We have been providing IT support for schools in Singapore for more than 10 years, as well as developed and implemented the Web-based School Administration & Management System (WebSAMS) to 1,200 primary and secondary schools in Hong Kong.

We are also very much involved in many of the backend facilities management, applications development and maintenance for governments in the region.

With our intimate domain knowledge and in-depth understanding of the local environment and its needs, as well as our strong track record of managing IT outsourcing projects and desktop services, we are confident that we have the ability and expertise to support the Ministry’s focus to provide schools with a robust, connected, innovative and agile infocomm infrastructure while at the same time creating an interactive, collaborative and participative learning environment.

Unlike in the last round of SOE, NCS is signing up solo at the start and planning to rope in partners later. Why?
We do not rule out the forming of a consortium in the future.

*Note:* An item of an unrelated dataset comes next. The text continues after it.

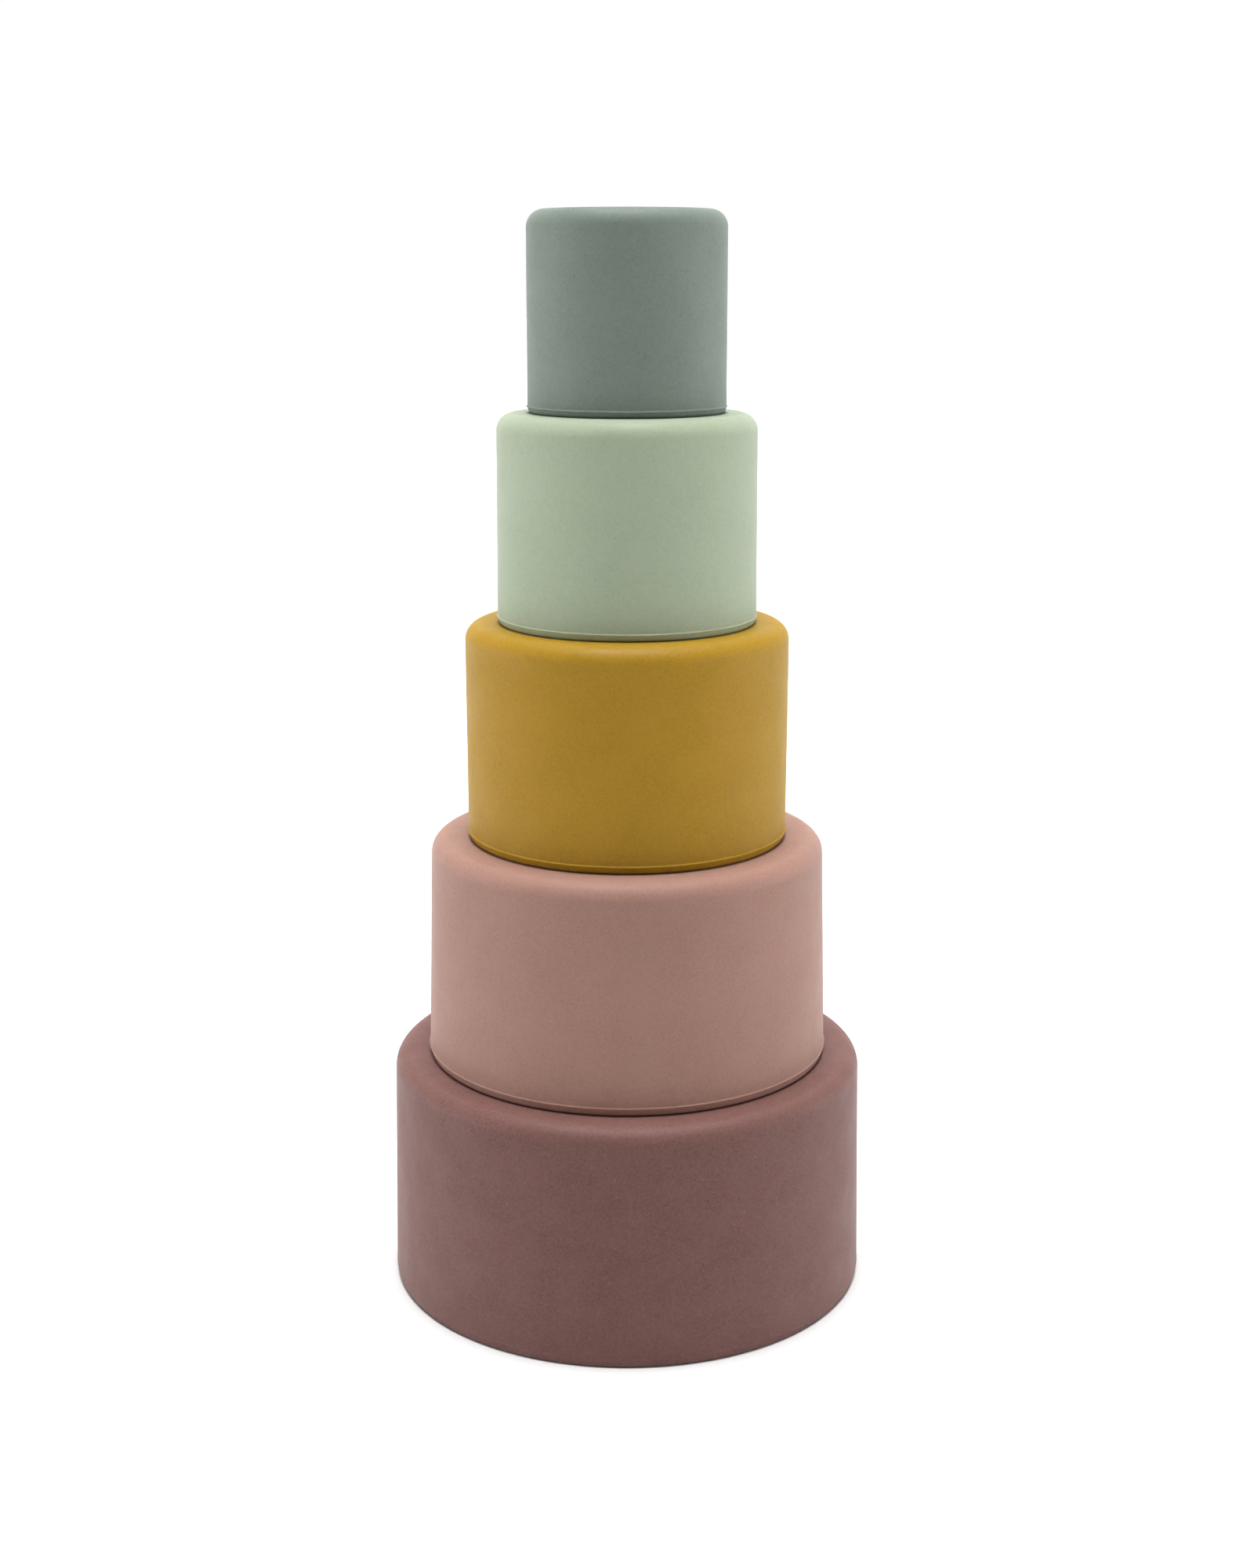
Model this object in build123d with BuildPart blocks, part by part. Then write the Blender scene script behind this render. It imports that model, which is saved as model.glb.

NCS has worked on numerous public sector projects not only in Singapore but also in Asia and beyond. What are the top three things that IT services providers fail to realize or execute when dealing with governments?
The need for a holistic approach in meeting user [requirements] is important. Firstly, government systems have many interdependencies and are highly complex, thus users' needs must always be considered and the application [should be] fully tested.

Equally important is the need to assess the country's level of 'IT readiness' in terms of its people, infrastructure and agencies and then apply the [appropriate] IT technology accordingly. This is especially applicable to developing countries--it does not make sense to build a highly sophisticated system when the basic infrastructure is not available for the people to effectively use the system.

Change management or addressing the 'human side' systemically is another factor to consider. IT service providers need to appreciate cultural differences, and exercise good communication and persuasion skills in encouraging mindset change among the key stakeholders.